### Aim
Which lines have the string "Continue"? Copy all of them from the entries below.

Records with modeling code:

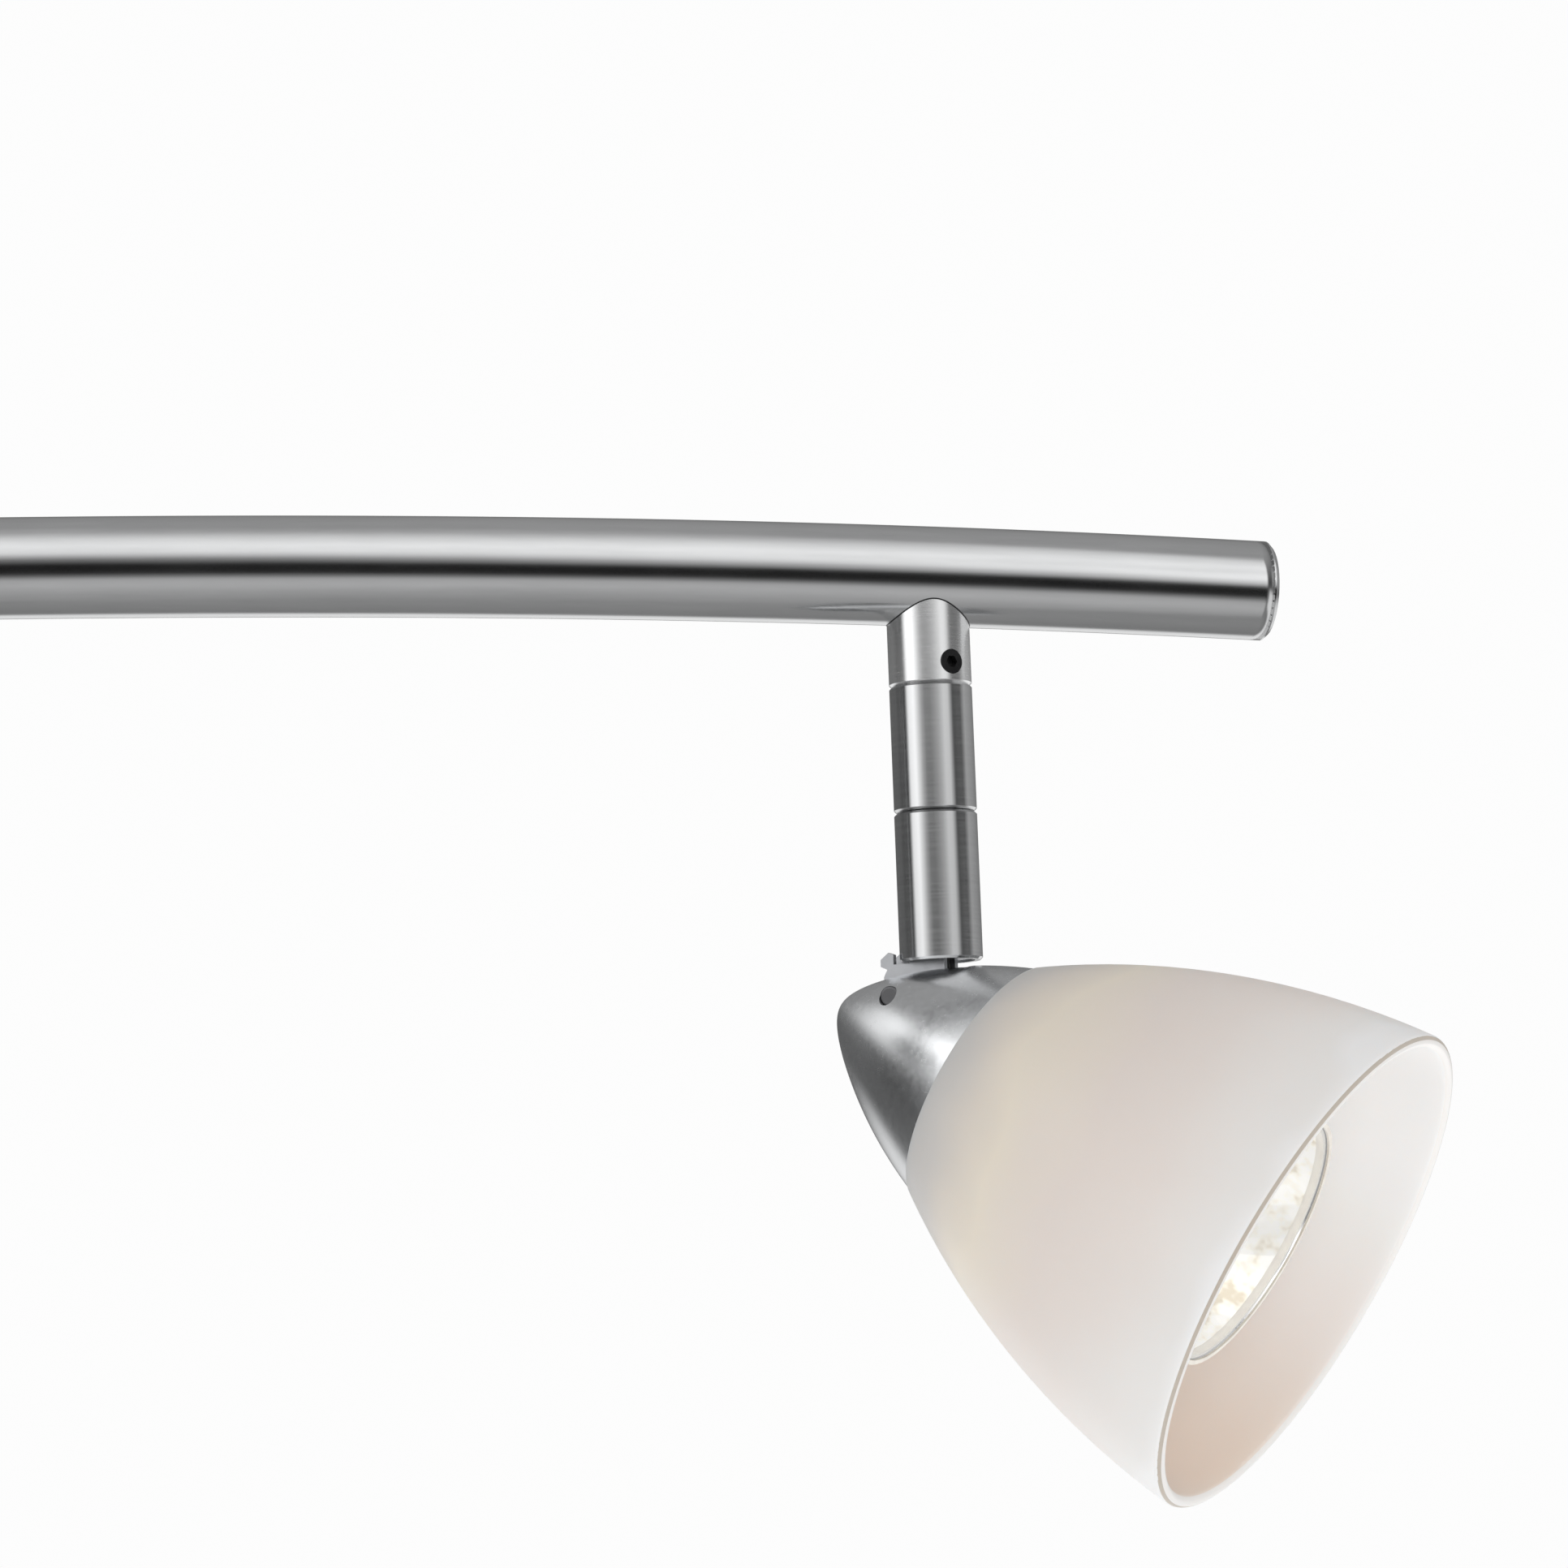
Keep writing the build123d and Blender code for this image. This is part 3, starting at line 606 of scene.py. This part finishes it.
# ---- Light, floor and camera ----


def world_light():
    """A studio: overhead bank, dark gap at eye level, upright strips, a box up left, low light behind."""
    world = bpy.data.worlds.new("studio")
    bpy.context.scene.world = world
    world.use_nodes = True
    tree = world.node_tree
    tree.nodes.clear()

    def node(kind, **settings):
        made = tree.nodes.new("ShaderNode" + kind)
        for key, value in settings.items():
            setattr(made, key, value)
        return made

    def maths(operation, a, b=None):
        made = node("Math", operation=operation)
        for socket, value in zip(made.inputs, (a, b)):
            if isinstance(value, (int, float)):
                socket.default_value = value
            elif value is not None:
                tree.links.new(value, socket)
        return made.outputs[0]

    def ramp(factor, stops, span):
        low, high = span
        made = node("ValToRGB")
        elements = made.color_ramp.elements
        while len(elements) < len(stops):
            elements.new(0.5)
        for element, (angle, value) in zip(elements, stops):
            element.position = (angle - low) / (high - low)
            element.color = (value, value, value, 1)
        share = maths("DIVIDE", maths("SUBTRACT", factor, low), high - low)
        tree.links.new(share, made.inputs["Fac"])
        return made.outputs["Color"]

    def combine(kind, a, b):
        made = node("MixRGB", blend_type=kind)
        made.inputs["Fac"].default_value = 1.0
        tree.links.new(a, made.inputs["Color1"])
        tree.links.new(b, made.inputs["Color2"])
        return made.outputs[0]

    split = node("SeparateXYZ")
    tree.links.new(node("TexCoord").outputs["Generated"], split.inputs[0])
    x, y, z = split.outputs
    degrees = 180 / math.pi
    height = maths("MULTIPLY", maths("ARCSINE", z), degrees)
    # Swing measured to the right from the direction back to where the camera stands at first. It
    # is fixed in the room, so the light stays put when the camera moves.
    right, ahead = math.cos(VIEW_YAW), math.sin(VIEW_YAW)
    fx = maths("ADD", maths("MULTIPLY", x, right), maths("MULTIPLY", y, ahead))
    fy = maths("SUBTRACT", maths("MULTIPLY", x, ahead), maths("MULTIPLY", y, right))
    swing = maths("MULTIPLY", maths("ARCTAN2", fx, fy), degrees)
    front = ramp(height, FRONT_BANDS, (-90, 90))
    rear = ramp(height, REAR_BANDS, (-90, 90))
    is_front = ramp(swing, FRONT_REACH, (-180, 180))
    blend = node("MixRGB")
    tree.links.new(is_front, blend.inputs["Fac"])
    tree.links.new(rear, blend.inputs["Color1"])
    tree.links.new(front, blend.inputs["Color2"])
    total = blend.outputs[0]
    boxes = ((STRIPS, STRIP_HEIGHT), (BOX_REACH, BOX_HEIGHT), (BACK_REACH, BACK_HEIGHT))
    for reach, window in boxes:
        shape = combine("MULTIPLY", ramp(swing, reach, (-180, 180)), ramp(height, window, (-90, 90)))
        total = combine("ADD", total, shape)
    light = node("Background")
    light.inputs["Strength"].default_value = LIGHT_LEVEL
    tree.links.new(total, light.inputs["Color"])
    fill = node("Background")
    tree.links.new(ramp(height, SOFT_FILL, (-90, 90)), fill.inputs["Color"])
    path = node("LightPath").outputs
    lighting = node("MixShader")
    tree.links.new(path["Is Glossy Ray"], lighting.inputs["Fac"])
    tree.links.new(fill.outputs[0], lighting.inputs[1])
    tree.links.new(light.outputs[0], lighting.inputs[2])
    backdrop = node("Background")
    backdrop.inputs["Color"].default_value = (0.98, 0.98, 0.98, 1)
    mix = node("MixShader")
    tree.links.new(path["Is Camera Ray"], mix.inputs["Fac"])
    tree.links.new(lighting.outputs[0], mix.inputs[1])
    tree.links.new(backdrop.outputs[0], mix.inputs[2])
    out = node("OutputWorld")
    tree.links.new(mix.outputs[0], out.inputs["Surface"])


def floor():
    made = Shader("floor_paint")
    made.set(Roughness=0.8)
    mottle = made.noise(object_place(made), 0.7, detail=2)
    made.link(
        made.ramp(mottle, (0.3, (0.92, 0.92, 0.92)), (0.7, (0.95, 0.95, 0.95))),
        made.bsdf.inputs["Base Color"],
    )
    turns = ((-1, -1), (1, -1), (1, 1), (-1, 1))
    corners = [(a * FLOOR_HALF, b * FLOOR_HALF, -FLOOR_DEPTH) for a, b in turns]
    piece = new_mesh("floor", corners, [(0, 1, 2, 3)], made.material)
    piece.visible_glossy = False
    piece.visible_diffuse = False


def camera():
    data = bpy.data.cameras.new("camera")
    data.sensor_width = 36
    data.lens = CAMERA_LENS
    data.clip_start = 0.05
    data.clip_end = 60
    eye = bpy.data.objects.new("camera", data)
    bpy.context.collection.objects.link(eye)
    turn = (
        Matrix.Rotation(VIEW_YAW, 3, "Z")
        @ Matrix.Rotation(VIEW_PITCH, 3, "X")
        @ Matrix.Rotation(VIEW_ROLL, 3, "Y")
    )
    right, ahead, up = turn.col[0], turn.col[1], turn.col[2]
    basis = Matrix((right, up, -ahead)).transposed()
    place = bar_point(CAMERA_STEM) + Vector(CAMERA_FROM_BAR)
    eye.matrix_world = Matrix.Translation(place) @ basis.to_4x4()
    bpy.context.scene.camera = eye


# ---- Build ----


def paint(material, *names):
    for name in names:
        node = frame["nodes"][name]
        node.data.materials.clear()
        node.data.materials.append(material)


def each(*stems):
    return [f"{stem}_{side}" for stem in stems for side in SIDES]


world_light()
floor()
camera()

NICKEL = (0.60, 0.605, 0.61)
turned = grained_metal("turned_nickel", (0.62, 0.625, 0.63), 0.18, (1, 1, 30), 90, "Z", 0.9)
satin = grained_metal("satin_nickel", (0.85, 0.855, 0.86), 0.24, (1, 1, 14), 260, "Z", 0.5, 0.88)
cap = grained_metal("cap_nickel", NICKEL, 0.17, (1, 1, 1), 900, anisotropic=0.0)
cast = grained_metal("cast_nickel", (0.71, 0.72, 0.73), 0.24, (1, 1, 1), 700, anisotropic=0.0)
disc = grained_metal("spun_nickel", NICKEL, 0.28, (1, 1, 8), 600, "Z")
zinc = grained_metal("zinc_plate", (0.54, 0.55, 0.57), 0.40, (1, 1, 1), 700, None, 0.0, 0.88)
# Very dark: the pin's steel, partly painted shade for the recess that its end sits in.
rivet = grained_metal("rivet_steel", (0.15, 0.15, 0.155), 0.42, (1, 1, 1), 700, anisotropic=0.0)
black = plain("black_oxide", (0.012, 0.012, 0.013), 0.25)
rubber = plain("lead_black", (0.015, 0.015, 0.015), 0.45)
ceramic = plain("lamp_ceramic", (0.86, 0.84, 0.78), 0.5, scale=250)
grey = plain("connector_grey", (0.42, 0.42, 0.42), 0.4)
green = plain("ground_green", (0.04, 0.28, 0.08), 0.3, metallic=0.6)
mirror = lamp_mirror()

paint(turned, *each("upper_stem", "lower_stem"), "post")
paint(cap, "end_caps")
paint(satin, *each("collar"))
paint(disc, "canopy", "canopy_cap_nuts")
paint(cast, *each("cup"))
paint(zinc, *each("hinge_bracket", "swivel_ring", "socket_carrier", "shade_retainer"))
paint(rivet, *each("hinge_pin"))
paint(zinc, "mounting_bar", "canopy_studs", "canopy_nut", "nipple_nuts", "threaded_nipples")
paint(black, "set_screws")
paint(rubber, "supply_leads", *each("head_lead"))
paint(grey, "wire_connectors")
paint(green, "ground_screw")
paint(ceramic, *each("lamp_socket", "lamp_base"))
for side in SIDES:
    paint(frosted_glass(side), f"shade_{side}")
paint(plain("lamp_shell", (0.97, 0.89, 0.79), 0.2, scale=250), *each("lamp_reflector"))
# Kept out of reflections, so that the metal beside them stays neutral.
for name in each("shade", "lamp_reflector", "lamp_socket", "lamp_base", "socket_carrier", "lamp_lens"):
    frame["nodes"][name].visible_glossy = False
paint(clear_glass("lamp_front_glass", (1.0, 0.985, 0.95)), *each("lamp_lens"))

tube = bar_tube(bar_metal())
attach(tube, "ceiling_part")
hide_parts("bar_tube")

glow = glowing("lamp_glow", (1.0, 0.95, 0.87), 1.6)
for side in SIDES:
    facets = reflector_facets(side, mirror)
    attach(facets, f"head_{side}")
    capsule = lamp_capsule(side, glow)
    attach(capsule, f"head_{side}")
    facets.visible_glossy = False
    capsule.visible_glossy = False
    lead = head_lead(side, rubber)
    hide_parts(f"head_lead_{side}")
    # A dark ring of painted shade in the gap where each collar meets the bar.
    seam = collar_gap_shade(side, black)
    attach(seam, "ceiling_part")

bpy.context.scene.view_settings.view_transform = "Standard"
--
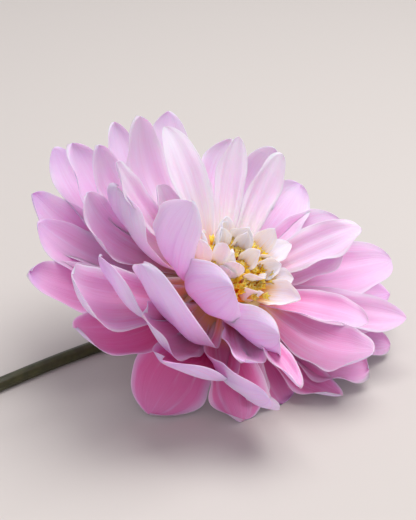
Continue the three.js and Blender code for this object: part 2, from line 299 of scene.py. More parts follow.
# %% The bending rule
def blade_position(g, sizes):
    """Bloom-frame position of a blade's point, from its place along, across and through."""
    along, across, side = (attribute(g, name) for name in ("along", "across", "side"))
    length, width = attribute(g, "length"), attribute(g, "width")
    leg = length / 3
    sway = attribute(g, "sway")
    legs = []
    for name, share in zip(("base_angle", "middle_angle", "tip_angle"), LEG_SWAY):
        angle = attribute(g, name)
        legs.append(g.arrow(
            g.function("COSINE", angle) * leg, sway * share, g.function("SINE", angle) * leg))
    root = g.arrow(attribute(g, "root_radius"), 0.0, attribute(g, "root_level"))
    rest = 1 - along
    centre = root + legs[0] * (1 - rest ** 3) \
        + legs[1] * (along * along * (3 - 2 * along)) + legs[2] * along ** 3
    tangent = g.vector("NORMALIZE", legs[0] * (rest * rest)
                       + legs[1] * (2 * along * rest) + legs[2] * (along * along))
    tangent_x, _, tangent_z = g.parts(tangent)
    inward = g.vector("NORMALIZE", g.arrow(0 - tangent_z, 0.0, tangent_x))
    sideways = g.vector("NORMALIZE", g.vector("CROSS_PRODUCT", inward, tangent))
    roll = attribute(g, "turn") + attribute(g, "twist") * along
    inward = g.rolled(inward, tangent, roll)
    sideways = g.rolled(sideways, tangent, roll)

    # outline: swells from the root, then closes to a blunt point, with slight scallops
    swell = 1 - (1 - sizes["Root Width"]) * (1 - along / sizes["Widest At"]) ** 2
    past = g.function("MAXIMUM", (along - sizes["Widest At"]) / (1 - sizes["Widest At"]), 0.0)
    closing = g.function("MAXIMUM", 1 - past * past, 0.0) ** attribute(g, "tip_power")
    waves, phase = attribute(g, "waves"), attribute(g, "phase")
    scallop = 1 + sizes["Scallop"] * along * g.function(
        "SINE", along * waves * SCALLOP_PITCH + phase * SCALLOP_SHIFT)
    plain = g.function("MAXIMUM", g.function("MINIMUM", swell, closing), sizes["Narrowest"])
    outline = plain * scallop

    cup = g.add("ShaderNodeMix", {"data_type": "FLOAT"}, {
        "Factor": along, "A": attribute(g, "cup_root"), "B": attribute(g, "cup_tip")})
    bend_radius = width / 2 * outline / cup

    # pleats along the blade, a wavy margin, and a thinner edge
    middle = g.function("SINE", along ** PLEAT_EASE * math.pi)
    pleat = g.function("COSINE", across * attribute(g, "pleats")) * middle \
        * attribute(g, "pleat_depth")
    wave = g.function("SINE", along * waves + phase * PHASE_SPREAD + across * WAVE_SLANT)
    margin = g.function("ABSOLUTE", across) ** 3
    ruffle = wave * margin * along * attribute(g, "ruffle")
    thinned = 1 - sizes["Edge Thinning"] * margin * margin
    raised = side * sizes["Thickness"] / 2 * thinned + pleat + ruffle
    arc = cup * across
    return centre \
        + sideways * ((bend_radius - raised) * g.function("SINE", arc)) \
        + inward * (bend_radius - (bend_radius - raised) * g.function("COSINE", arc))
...
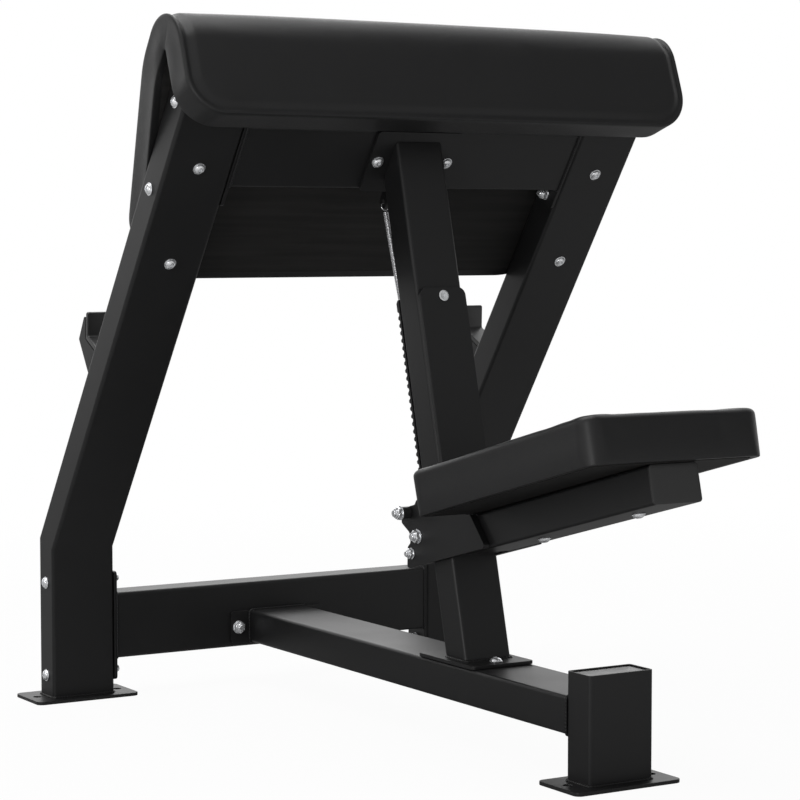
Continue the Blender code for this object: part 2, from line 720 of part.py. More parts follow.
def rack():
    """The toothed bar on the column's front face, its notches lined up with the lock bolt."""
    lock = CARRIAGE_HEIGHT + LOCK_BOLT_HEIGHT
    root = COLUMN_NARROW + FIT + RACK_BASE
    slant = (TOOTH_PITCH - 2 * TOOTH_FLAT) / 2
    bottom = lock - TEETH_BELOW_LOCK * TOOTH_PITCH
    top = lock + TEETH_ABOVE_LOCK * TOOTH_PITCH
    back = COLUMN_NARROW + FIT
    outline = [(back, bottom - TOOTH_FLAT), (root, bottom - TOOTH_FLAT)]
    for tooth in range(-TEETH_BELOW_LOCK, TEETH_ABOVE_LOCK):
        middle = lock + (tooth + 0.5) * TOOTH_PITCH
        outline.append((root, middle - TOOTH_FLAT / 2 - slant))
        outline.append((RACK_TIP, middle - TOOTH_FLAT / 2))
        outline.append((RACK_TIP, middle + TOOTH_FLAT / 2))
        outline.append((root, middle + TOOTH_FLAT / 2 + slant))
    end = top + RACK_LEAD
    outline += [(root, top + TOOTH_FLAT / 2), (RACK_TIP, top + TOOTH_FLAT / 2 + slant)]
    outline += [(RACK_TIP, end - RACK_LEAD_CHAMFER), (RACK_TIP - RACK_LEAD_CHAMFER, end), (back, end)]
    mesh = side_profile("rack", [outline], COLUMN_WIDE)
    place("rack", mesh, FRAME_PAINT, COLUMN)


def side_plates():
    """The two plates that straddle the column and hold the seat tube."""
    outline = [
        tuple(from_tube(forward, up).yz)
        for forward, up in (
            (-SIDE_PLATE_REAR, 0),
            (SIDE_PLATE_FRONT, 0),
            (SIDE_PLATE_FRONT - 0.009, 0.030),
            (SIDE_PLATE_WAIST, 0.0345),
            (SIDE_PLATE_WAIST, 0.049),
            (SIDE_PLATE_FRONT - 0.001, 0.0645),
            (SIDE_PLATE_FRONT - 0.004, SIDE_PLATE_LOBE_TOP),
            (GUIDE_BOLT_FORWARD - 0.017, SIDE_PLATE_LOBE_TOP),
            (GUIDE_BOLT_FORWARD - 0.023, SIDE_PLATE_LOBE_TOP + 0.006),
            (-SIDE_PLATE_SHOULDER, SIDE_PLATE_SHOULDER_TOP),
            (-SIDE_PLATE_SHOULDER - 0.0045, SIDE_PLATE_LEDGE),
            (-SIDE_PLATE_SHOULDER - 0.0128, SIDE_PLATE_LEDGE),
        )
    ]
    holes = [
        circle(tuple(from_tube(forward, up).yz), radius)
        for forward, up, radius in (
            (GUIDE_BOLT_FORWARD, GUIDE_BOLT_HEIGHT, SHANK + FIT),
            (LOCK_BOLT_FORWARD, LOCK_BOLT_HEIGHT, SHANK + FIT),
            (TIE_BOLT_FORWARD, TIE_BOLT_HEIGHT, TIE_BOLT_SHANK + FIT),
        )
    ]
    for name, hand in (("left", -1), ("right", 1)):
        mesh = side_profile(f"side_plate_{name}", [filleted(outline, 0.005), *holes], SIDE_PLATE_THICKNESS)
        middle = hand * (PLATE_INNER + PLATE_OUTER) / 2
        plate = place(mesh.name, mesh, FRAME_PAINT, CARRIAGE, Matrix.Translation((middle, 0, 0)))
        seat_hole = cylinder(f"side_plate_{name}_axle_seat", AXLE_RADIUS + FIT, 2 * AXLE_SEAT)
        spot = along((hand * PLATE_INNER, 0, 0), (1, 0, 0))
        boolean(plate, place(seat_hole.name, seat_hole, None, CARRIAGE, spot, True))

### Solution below
Continue the three.js and Blender code for this object: part 2, from line 299 of scene.py. More parts follow.
Continue the Blender code for this object: part 2, from line 720 of part.py. More parts follow.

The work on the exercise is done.